There are five key properties for an algorithm to be called as an algorithm which are as follows :
1) Input:
Input can be any data considered for processing in an algorithm on which operations are being performed which are basically considered from an external file.
2) Output:
Output is the result data of an algorithm.
It is the quantity produced at the conclusion of an algorithm.
3) Definiteness:
It is the property which tells about the unambiguousness of an instruction in the given algorithm.
Each instruction (line of code) must be as clear as possible.
4) Finiteness:
An algorithm must be terminate after a finite number of steps, i.e., after number of set of instructions.
5) Effectiveness:
It is the property which deals about how successful an algorithm in making the user to understand, i.e., tells about the level of user-friendly nature.

Steps required while designing an algorithm:
1. Obtain the description of the problem statement for which the algorithm is meant to be designed.
2.Analyze the given problem statement.
3.Develop the algorithm.
4.Refine and review the algorithm until it is considered to be the best one.

The criteria for judging algorithms that have a more direct relationship to perform are computing the time and storage requirements.
Also called as Performance Analysis which helps one to judge the effectiveness of an algorithm.
Performance Analysis considers two most important criteria as parameters in judging, namely:
1) Time Complexity:
Time taken by a program is nothing but the collective time at both run-time and compile-time.
2) Space Complexity:
Space complexity of an algorithm is the amount of memory required to complete the execution given piece of code, i.e., program.

A given algorithm is said to be taking constant time complexity if and only if the algorithms takes the same amount of time irrespective of the input data.
Example-1:
Searching an element in a hash table.
Example-2:
Printing the first element of a given array
Explanation:
Here, irrespective of length and type of array, it takes constant time to print the very first element.

The instance where the space quantity required by an algorithm is proportional to the amount of the input data, i.e., the space consumed by an algorithm increases as the data of input increases, is said to be linear space complexity.
Example:
An array of elements.
Explanation: Here, the space consumed by the algorithm depends upon the number of elements, i.e., more the number of elements in the input array, greater the space consumed by the algorithm.

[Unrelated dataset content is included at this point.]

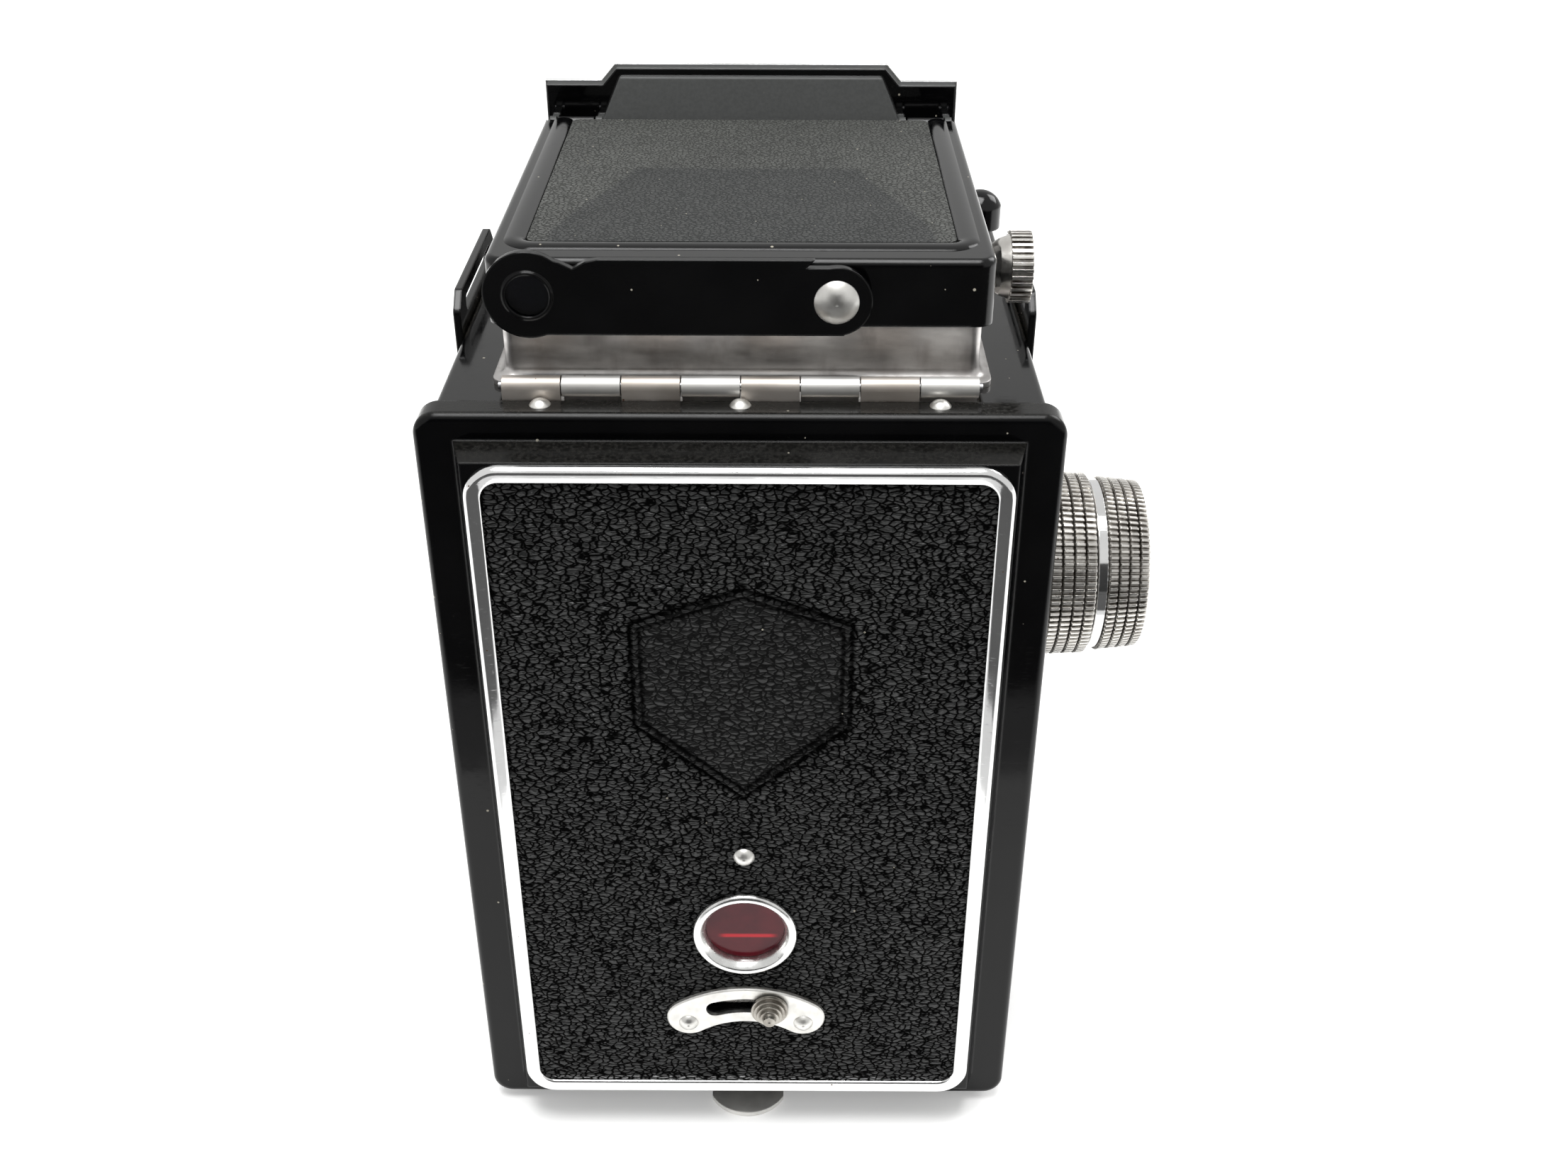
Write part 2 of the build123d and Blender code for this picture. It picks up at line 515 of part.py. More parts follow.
# ---- knobs, spool and rollers -------------------------------------------------------------------
def grooved_knob(x_start, x_end, r_start, r_end, bands, groove):
    """A knob profile with flat bands and narrow grooves, along -X from x_start to x_end."""
    pitch = (x_start - x_end) / bands
    profile = []
    for i in range(bands):
        r = r_start + (r_end - r_start) * i / max(bands - 1, 1)
        a = x_start - pitch * i
        profile += [(a, r - groove), (a - 0.15, r - groove), (a - 0.3, r), (a - pitch + 0.15, r),
                    (a - pitch, r - groove)]
    return profile


def focus_knob():
    """Inner knurled knob, its sleeve through the body's side and the cam disc inside."""
    bands = grooved_knob(KNOB_IN_X, KNOB_SPLIT_X, KNOB_R + 0.3, KNOB_R - 0.1, 5, 0.7)
    knob = turned_x([(KNOB_IN_X, 0)] + bands + [(KNOB_SPLIT_X, 0)], TAKEUP_Y, TAKEUP_Z)
    knob += rod_x(KNOB_IN_X - 0.1, -35.4, TAKEUP_Y, TAKEUP_Z, 6.0)
    knob += rod_x(-36.4, -34.9, TAKEUP_Y - 1.5, TAKEUP_Z, 9.0)
    return knob - rod_x(-60, -30, TAKEUP_Y, TAKEUP_Z, 4.0 + RUN)


def wind_knob():
    """Outer knob: a plain turned band, then four knurled bands that taper to a rounded end."""
    start = KNOB_SPLIT_X - 0.15
    plain = [(start, 0), (start, 11.8), (start - 1.4, 11.8)]
    bands = grooved_knob(start - 1.4, KNOB_OUT_X + 0.3, 12.1, 11.4, 4, 0.7)
    end = [(KNOB_OUT_X + 0.3, 10.4), (KNOB_OUT_X, 9.6), (KNOB_OUT_X, 8.0), (KNOB_OUT_X + 0.5, 7.5),
           (KNOB_OUT_X + 0.5, 0)]
    knob = turned_x(plain + bands + end, TAKEUP_Y, TAKEUP_Z)
    return knob - rod_x(KNOB_OUT_X + 1.5, -40, TAKEUP_Y, TAKEUP_Z, 4.0)


def wind_shaft():
    shaft = rod_x(KNOB_OUT_X + 1.5, -32.3, TAKEUP_Y, TAKEUP_Z, 4.0)
    return shaft + block(-32.4, -29.2, TAKEUP_Y - 0.6, TAKEUP_Y + 0.6, TAKEUP_Z - 3.0, TAKEUP_Z + 3.0)


def takeup_spool():
    """A standard 120 spool: two flanges on a tube, keyed at one end."""
    half = SPOOL_W / 2
    profile = [(-half, 0), (-half, SPOOL_R), (-half + 0.8, SPOOL_R), (-half + 0.8, 5.75),
               (half - 0.8, 5.75), (half - 0.8, SPOOL_R), (half, SPOOL_R), (half, 0)]
    spool = turned_x(profile, TAKEUP_Y, TAKEUP_Z)
    spool -= rod_x(half - 6, half + 1, TAKEUP_Y, TAKEUP_Z, 2.4 + RUN)
    spool -= block(-half - 1, -half + 3.0, TAKEUP_Y - 0.7, TAKEUP_Y + 0.7, TAKEUP_Z - 3.2, TAKEUP_Z + 3.2)
    return spool - block(-24, 24, TAKEUP_Y - 0.6, TAKEUP_Y + 0.6, TAKEUP_Z + 2.5, TAKEUP_Z + 7)


def film_roller(z):
    half = FRAME_W / 2 - 0.3
    profile = [(-half, 0), (-half, ROLLER_R), (half, ROLLER_R), (half, 0)]
    roller = turned_x(profile, ROLLER_Y, z)
    return roller + rod_x(-FRAME_W / 2 - FRAME_WALL, FRAME_W / 2 + FRAME_WALL, ROLLER_Y, z, 0.9)


def spool_knob(y, z):
    """A pull-out knob on the body's side whose pin holds one end of a film spool."""
    profile = [(28.0, 0), (28.0, 1.8), (28.6, 2.4), (39.2, 2.4), (39.2, 4.3), (39.6, 4.8), (41.2, 4.8),
               (42.0, 4.2), (42.0, 0)]
    return turned_x(profile, y, z)


def release_button():
    button = rod_z(RELEASE_X, RELEASE_Y, 120.8, 124.2, 3.2)
    button += dome_z(RELEASE_X, RELEASE_Y, 124.2, 3.2, 2.2)
    return button + rod_z(RELEASE_X, RELEASE_Y, 114.3, 121.0, 1.5)


# ---- lens board and shutter ---------------------------------------------------------------------
def lens_collar():
    collar = rounded_panel(55.0, 9.0, 111.0, 4.0, BODY_FRONT_Y - 5.0, 5.0)
    return collar - rounded_panel(52.6, 10.2, 109.8, 3.0, BODY_FRONT_Y - 6.0, 8.0)


def lens_board():
    board = rounded_panel(58.6, 7.2, 112.8, 5.0, -48.0, 8.2)
    board = fillet(board.faces().sort_by(Axis.Y)[0].edges(), 1.0)
    board -= rounded_panel(55.8, 8.6, 111.4, 4.2, -46.4, 8.0)
    for z in (TAKING_Z, VIEWING_Z):
        board -= rod_y(0, -50, -40, z, 12.0 + RUN)
    return board


def shutter_housing():
    """The shutter's drum and hub, with the rear lens cell behind the board."""
    profile = [(8.5, -41.0), (12.0, -41.0), (12.0, -48.0), (SHUTTER_R - 0.8, -48.0), (SHUTTER_R, -48.8),
               (SHUTTER_R, -54.2), (SHUTTER_R - 0.8, -55.0), (HUB_R, -55.0), (HUB_R, -62.0), (10.5, -62.0),
               (10.5, -54.0), (8.5, -54.0)]
    return turned_y(profile, 0, TAKING_Z)


def lever_ring(y, degrees, reach, width):
    """A thin ring that runs on the shutter's hub, with one lever arm pointing outwards."""
    ring = rod_y(0, y - 1.0, y, TAKING_Z, 18.0)
    arm = block(-width / 2, width / 2, y - 1.0, y, TAKING_Z, TAKING_Z + reach)
    arm += rod_y(0, y - 2.4, y, TAKING_Z + reach, width * 0.7)
    arm = Pos(0, 0, TAKING_Z) * Rot(0, degrees, 0) * Pos(0, 0, -TAKING_Z) * arm
    return ring + arm - rod_y(0, y - 5, y + 1, TAKING_Z, HUB_R + RUN)


def speed_ring():
    notches = 48
    ring = rod_y(0, -61.2, -58.8, TAKING_Z, 21.0)
    ring = chamfer(ring.faces().sort_by(Axis.Y)[0].edges(), 0.6)
    ring -= rod_y(0, -62, -58, TAKING_Z, HUB_R + RUN)
    for i in range(notches):
        a = 2 * math.pi * i / notches
        x, z = 21.2 * math.cos(a), TAKING_Z + 21.2 * math.sin(a)
        ring -= rod_y(x, -60.4, -58.0, z, 0.5)
    return ring


def taking_cell():
    profile = [(9.0, -57.0), (10.4, -57.0), (10.4, -62.2), (14.5, -62.2), (14.5, -63.4), (12.0, -65.0),
               (10.2, -65.0), (9.0, -61.5)]
    return turned_y(profile, 0, TAKING_Z)


def viewing_barrel():
    profile = [(9.5, -41.0), (12.0, -41.0), (12.0, -48.0), (15.0, -48.0), (15.0, -57.0), (14.2, -58.0),
               (13.0, -58.0), (11.5, -54.5), (11.5, -51.0), (9.5, -51.0)]
    return turned_y(profile, 0, VIEWING_Z)


def main():
    save(body_shell(), "body_shell")
    save(base_plate(), "base_plate")
    save(tripod_bush(), "tripod_bush")
    save(inner_frame(), "inner_frame")
    save(finder_mirror(), "finder_mirror")
    save(mirror_carrier(), "mirror_carrier")
    save(screen_frame(), "screen_frame")
    save(ground_glass(), "ground_glass")
    save(hood_base(), "hood_base")
    save(hood_front(), "hood_front")
    save(front_escutcheon(), "front_escutcheon")
    save(lid_hinge_pins(), "lid_hinge_pins")
    save(flap_pins(), "flap_pins")
    save(hinge_leaf(0, HINGE_Y - HINGE_R, (29.0, 32.7, 117.5, BODY_TOP)), "body_hinge_leaf")
    save(hinge_leaf(1, HINGE_Y + HINGE_R - 0.6, (34.1, 37.6, 117.9, 118.5)), "door_hinge_leaf")
    save(hinge_pin(), "hinge_pin")
    save(lens_collar(), "lens_collar")
    for side, word in ((1, "left"), (-1, "right")):
        save(side_leather(side), f"leather_{word}")
        save(strap_lug(side), f"strap_lug_{word}")
        save(side_flap(side), f"hood_flap_{word}")

    save(door_shell(), "door_shell")
    save(door_bezel(), "door_bezel")
    save(door_leather(), "door_leather")
    save(window_ring(), "window_ring")
    save(window_glass(), "window_glass")
    save(slot_plate(), "slot_plate")
    save(door_rivets(), "door_rivets")
    save(pressure_plate(), "pressure_plate")
    save(pressure_spring(), "pressure_spring")
    save(window_blade(), "window_blade")
    save(window_knob(), "window_knob")
    save(latch_slide(), "latch_slide")

    save(hood_lid(), "hood_lid")
    save(lid_leather(), "lid_leather")
    save(arm_pivot(), "arm_pivot")
    save(sight_arm(), "sight_arm")
    save(sight_lens(), "sight_lens")
    save(catch_knob(), "catch_knob")

    save(focus_knob(), "focus_knob")
    save(wind_knob(), "wind_knob")
    save(wind_shaft(), "wind_shaft")
    save(takeup_spool(), "takeup_spool")
    save(film_roller(ROLLER_LOW_Z), "roller_lower")
    save(film_roller(ROLLER_HIGH_Z), "roller_upper")
    save(spool_knob(TAKEUP_Y, TAKEUP_Z), "spool_knob_upper")
    save(spool_knob(SUPPLY_Y, SUPPLY_Z), "spool_knob_lower")
    save(release_button(), "release_button")

    save(lens_board(), "lens_board")
    save(shutter_housing(), "shutter_housing")
    save(lever_ring(-55.2, -70, 24.0, 3.0), "aperture_lever")
    save(lever_ring(-56.4, 60, 24.5, 3.0), "cocking_lever")
    save(lever_ring(-57.6, 150, 23.5, 3.0), "shutter_lever")
    save(speed_ring(), "speed_ring")
    save(taking_cell(), "taking_cell")
    save(lens_disc(TAKING_Z, -59.0, -62.0, 9.0, 1.6), "taking_glass")
    save(viewing_barrel(), "viewing_barrel")
    save(lens_disc(VIEWING_Z, -51.0, -54.0, 11.5, 2.0), "viewing_glass")


main()
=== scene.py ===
import json
import math

import bpy
import numpy as np
from mathutils import Matrix, Vector


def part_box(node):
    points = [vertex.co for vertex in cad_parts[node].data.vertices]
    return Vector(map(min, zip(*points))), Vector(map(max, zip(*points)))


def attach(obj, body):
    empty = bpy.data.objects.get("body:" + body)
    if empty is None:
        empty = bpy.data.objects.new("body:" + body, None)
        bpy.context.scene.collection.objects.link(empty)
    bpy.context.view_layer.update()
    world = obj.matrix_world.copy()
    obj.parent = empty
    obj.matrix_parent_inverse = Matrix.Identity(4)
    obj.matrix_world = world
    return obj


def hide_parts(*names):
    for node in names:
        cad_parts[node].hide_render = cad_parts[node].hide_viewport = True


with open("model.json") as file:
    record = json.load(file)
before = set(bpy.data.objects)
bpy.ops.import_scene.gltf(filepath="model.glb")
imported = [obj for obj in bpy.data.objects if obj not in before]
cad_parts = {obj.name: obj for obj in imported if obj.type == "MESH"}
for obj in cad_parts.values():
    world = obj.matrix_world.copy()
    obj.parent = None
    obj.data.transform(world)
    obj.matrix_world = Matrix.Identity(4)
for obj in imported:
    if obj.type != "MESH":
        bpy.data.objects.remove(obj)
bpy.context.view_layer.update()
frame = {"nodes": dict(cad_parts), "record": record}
NODES = frame["nodes"]
SLOT_OF = {part["node"]: part["material_slot"] for part in frame["record"]["subparts"]}
MM = 0.001


def span(node):
    """Lowest and highest corner of a CAD node, in millimetres."""
    low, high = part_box(node)
    return Vector(low) / MM, Vector(high) / MM


# ---- materials ----------------------------------------------------------------------------------
# Nearly all values of a noise texture lie between these two.
NOISE_LOW, NOISE_HIGH = 0.3, 0.7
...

Order of growth is the set of functions which best describes the complexity of an algorithm (both space and time), in an asymptotic notation.
These are nine set of functions, in total.
The priority is given either on top-down or left-right order.
Higher priority is given to the topmost or left-most function and the priority decreases as one move towards down/left the chart.
An algorithm is said to be optimal if it is taking constant function for both time and space complexities.
Following is the left-right chart of order of growth: Name Constant Logarithmic Square-Root Linear Multiple Logarithmic Quadratic Cubic Exponential Factorial
Function 1 Log(n) n^(1/2) n N*Log(n) n^2 n^3 2^n n!

As the terms suggest, lower & upper bound refers to lower and upper boundary.
For an algorithm, Big Omega asymptotic function is considered to be the lower bound and Big Oh function is considered to be the upper bound.

Big Oh notation as well as small o notations varies in terms of exactness / displacement towards the upper bound.
Here, small o notation is not tight to the upper bound where as the Big o notation gives an upper bound with relation of a constant factor.
Example:
Finding the sum of elements in a given array.
Here, small O notation can be considered to be o(n) for the time complexity as it takes time to process n elements and some miscellaneous time to carry out the algorithm, where as Big o notation can be considered as O(n)+c, where c is some constant time that can be considered for that missed out extra time other than the time taken to process n elements of the array .

Omega is considered to be the best case of a function.
Little omega and Big omega do keenly differ in terms of precision, i.e., little omega is considered to be a rough estimate of the mentioned order of growth, where as the Big-omega represents the exact order of growth.